# RECORDED DATA

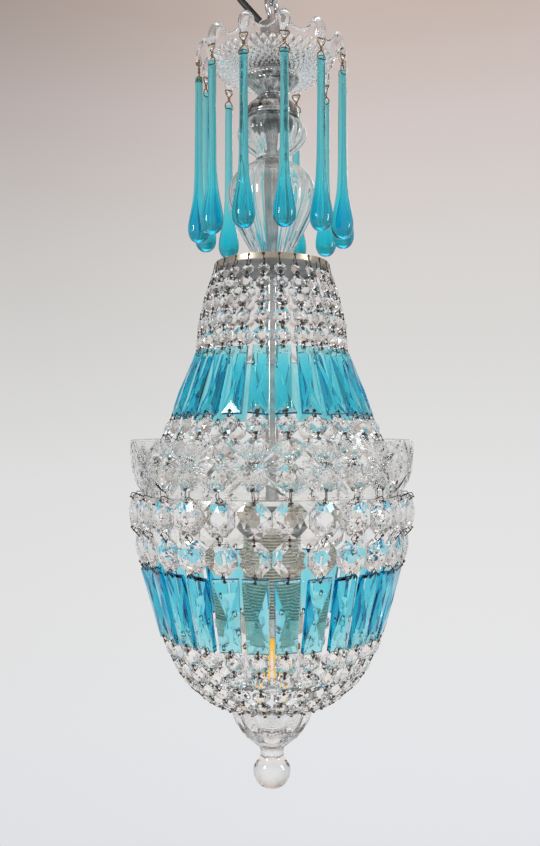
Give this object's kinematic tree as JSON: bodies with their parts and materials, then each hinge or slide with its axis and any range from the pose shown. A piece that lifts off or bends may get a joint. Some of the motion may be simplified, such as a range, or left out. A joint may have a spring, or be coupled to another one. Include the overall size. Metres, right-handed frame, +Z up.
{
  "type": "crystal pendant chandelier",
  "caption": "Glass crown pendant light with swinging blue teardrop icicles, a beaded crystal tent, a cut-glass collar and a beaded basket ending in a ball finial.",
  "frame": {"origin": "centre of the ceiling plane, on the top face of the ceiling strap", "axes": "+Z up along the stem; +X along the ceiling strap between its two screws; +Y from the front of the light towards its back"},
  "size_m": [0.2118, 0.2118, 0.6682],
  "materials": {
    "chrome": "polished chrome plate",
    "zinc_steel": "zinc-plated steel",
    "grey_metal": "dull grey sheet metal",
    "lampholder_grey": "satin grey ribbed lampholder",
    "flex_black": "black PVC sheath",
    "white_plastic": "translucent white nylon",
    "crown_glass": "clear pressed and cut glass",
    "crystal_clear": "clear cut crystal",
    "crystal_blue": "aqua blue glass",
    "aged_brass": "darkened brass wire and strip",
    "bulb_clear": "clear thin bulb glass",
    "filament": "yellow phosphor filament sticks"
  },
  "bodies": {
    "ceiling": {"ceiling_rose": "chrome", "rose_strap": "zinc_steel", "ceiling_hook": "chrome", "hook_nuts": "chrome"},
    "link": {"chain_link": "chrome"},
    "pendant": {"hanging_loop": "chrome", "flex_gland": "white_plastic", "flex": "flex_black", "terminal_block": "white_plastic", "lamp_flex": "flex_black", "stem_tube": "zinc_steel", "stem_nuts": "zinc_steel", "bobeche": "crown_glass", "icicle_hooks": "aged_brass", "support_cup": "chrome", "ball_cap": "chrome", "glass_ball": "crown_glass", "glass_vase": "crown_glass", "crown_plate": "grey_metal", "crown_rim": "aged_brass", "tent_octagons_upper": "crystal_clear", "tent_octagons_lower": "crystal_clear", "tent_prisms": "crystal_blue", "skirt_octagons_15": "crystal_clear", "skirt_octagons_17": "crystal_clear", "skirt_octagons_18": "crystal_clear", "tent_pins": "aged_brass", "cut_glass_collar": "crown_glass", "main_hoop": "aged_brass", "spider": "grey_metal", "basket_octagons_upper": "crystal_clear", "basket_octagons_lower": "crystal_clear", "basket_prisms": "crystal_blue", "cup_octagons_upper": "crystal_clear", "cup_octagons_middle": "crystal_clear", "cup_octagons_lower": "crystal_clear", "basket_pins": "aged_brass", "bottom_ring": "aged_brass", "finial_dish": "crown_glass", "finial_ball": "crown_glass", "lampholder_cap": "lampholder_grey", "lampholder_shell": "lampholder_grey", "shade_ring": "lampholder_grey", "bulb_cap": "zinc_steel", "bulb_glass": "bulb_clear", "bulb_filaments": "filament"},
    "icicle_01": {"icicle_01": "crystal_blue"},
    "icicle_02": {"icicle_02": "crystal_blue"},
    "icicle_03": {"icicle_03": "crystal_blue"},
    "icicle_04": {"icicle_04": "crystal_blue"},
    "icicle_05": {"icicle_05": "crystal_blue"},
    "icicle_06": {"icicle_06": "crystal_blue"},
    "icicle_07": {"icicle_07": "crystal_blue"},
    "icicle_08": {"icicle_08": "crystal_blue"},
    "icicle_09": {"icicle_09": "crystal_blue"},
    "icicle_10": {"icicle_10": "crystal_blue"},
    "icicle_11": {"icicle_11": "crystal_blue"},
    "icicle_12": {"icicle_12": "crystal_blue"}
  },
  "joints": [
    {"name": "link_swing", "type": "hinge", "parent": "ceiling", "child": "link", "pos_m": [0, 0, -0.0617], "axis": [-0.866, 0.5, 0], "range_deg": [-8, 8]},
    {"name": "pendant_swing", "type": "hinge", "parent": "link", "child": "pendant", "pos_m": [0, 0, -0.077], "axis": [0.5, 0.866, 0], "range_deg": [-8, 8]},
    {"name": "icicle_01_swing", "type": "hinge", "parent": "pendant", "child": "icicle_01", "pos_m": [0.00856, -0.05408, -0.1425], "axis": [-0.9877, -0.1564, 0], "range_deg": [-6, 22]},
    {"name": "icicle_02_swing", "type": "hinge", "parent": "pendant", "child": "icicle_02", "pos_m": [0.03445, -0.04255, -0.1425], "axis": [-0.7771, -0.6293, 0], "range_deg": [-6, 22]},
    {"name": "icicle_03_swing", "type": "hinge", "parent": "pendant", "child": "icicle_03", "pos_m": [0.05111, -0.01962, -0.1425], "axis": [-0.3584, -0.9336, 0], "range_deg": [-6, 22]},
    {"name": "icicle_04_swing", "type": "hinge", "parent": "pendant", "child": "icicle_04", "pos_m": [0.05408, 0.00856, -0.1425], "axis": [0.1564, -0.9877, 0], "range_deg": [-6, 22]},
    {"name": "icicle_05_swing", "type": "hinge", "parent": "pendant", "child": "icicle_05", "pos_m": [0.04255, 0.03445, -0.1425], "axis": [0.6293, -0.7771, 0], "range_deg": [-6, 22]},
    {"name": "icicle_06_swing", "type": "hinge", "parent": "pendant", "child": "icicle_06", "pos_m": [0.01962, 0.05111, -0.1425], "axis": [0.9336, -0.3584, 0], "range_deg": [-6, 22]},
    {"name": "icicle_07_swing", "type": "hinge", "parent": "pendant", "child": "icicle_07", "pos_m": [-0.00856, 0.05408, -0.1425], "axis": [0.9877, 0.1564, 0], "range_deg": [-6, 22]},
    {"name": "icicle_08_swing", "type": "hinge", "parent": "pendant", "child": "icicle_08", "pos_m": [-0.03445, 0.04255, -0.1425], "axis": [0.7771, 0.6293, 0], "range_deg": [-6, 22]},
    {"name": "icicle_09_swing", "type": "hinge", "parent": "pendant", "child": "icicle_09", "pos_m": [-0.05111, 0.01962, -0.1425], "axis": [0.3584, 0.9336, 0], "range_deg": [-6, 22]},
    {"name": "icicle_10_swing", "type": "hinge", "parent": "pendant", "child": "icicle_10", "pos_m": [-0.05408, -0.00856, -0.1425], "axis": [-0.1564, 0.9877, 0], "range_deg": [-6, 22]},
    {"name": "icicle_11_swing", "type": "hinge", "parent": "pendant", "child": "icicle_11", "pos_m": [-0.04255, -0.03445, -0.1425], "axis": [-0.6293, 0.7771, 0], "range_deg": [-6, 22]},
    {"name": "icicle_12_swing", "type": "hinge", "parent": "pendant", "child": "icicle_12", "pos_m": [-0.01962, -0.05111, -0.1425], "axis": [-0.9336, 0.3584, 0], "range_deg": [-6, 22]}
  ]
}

# PROBLEM DESCRIPTION
Write out the listing once more, matching it exactly.

# PROBLEM SOLUTION
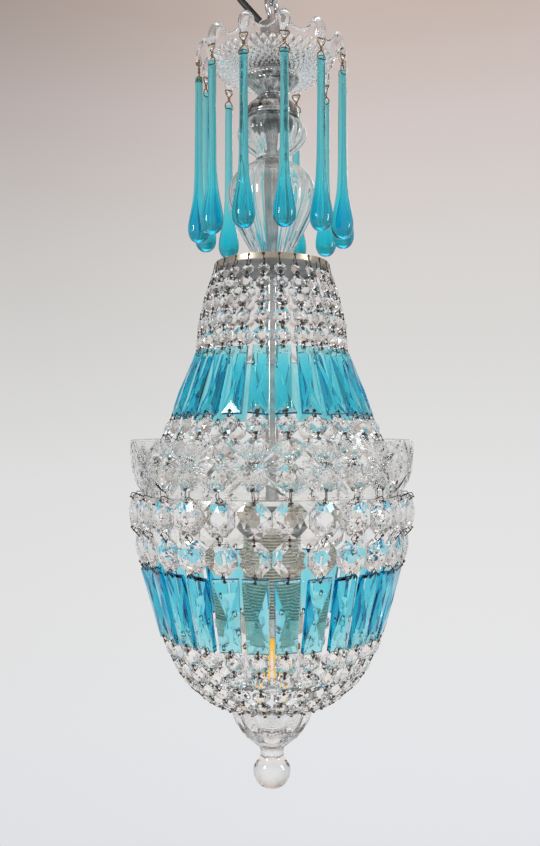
Give this object's kinematic tree as JSON: bodies with their parts and materials, then each hinge or slide with its axis and any range from the pose shown. A piece that lifts off or bends may get a joint. Some of the motion may be simplified, such as a range, or left out. A joint may have a spring, or be coupled to another one. Include the overall size. Metres, right-handed frame, +Z up.
{
  "type": "crystal pendant chandelier",
  "caption": "Glass crown pendant light with swinging blue teardrop icicles, a beaded crystal tent, a cut-glass collar and a beaded basket ending in a ball finial.",
  "frame": {"origin": "centre of the ceiling plane, on the top face of the ceiling strap", "axes": "+Z up along the stem; +X along the ceiling strap between its two screws; +Y from the front of the light towards its back"},
  "size_m": [0.2118, 0.2118, 0.6682],
  "materials": {
    "chrome": "polished chrome plate",
    "zinc_steel": "zinc-plated steel",
    "grey_metal": "dull grey sheet metal",
    "lampholder_grey": "satin grey ribbed lampholder",
    "flex_black": "black PVC sheath",
    "white_plastic": "translucent white nylon",
    "crown_glass": "clear pressed and cut glass",
    "crystal_clear": "clear cut crystal",
    "crystal_blue": "aqua blue glass",
    "aged_brass": "darkened brass wire and strip",
    "bulb_clear": "clear thin bulb glass",
    "filament": "yellow phosphor filament sticks"
  },
  "bodies": {
    "ceiling": {"ceiling_rose": "chrome", "rose_strap": "zinc_steel", "ceiling_hook": "chrome", "hook_nuts": "chrome"},
    "link": {"chain_link": "chrome"},
    "pendant": {"hanging_loop": "chrome", "flex_gland": "white_plastic", "flex": "flex_black", "terminal_block": "white_plastic", "lamp_flex": "flex_black", "stem_tube": "zinc_steel", "stem_nuts": "zinc_steel", "bobeche": "crown_glass", "icicle_hooks": "aged_brass", "support_cup": "chrome", "ball_cap": "chrome", "glass_ball": "crown_glass", "glass_vase": "crown_glass", "crown_plate": "grey_metal", "crown_rim": "aged_brass", "tent_octagons_upper": "crystal_clear", "tent_octagons_lower": "crystal_clear", "tent_prisms": "crystal_blue", "skirt_octagons_15": "crystal_clear", "skirt_octagons_17": "crystal_clear", "skirt_octagons_18": "crystal_clear", "tent_pins": "aged_brass", "cut_glass_collar": "crown_glass", "main_hoop": "aged_brass", "spider": "grey_metal", "basket_octagons_upper": "crystal_clear", "basket_octagons_lower": "crystal_clear", "basket_prisms": "crystal_blue", "cup_octagons_upper": "crystal_clear", "cup_octagons_middle": "crystal_clear", "cup_octagons_lower": "crystal_clear", "basket_pins": "aged_brass", "bottom_ring": "aged_brass", "finial_dish": "crown_glass", "finial_ball": "crown_glass", "lampholder_cap": "lampholder_grey", "lampholder_shell": "lampholder_grey", "shade_ring": "lampholder_grey", "bulb_cap": "zinc_steel", "bulb_glass": "bulb_clear", "bulb_filaments": "filament"},
    "icicle_01": {"icicle_01": "crystal_blue"},
    "icicle_02": {"icicle_02": "crystal_blue"},
    "icicle_03": {"icicle_03": "crystal_blue"},
    "icicle_04": {"icicle_04": "crystal_blue"},
    "icicle_05": {"icicle_05": "crystal_blue"},
    "icicle_06": {"icicle_06": "crystal_blue"},
    "icicle_07": {"icicle_07": "crystal_blue"},
    "icicle_08": {"icicle_08": "crystal_blue"},
    "icicle_09": {"icicle_09": "crystal_blue"},
    "icicle_10": {"icicle_10": "crystal_blue"},
    "icicle_11": {"icicle_11": "crystal_blue"},
    "icicle_12": {"icicle_12": "crystal_blue"}
  },
  "joints": [
    {"name": "link_swing", "type": "hinge", "parent": "ceiling", "child": "link", "pos_m": [0, 0, -0.0617], "axis": [-0.866, 0.5, 0], "range_deg": [-8, 8]},
    {"name": "pendant_swing", "type": "hinge", "parent": "link", "child": "pendant", "pos_m": [0, 0, -0.077], "axis": [0.5, 0.866, 0], "range_deg": [-8, 8]},
    {"name": "icicle_01_swing", "type": "hinge", "parent": "pendant", "child": "icicle_01", "pos_m": [0.00856, -0.05408, -0.1425], "axis": [-0.9877, -0.1564, 0], "range_deg": [-6, 22]},
    {"name": "icicle_02_swing", "type": "hinge", "parent": "pendant", "child": "icicle_02", "pos_m": [0.03445, -0.04255, -0.1425], "axis": [-0.7771, -0.6293, 0], "range_deg": [-6, 22]},
    {"name": "icicle_03_swing", "type": "hinge", "parent": "pendant", "child": "icicle_03", "pos_m": [0.05111, -0.01962, -0.1425], "axis": [-0.3584, -0.9336, 0], "range_deg": [-6, 22]},
    {"name": "icicle_04_swing", "type": "hinge", "parent": "pendant", "child": "icicle_04", "pos_m": [0.05408, 0.00856, -0.1425], "axis": [0.1564, -0.9877, 0], "range_deg": [-6, 22]},
    {"name": "icicle_05_swing", "type": "hinge", "parent": "pendant", "child": "icicle_05", "pos_m": [0.04255, 0.03445, -0.1425], "axis": [0.6293, -0.7771, 0], "range_deg": [-6, 22]},
    {"name": "icicle_06_swing", "type": "hinge", "parent": "pendant", "child": "icicle_06", "pos_m": [0.01962, 0.05111, -0.1425], "axis": [0.9336, -0.3584, 0], "range_deg": [-6, 22]},
    {"name": "icicle_07_swing", "type": "hinge", "parent": "pendant", "child": "icicle_07", "pos_m": [-0.00856, 0.05408, -0.1425], "axis": [0.9877, 0.1564, 0], "range_deg": [-6, 22]},
    {"name": "icicle_08_swing", "type": "hinge", "parent": "pendant", "child": "icicle_08", "pos_m": [-0.03445, 0.04255, -0.1425], "axis": [0.7771, 0.6293, 0], "range_deg": [-6, 22]},
    {"name": "icicle_09_swing", "type": "hinge", "parent": "pendant", "child": "icicle_09", "pos_m": [-0.05111, 0.01962, -0.1425], "axis": [0.3584, 0.9336, 0], "range_deg": [-6, 22]},
    {"name": "icicle_10_swing", "type": "hinge", "parent": "pendant", "child": "icicle_10", "pos_m": [-0.05408, -0.00856, -0.1425], "axis": [-0.1564, 0.9877, 0], "range_deg": [-6, 22]},
    {"name": "icicle_11_swing", "type": "hinge", "parent": "pendant", "child": "icicle_11", "pos_m": [-0.04255, -0.03445, -0.1425], "axis": [-0.6293, 0.7771, 0], "range_deg": [-6, 22]},
    {"name": "icicle_12_swing", "type": "hinge", "parent": "pendant", "child": "icicle_12", "pos_m": [-0.01962, -0.05111, -0.1425], "axis": [-0.9336, 0.3584, 0], "range_deg": [-6, 22]}
  ]
}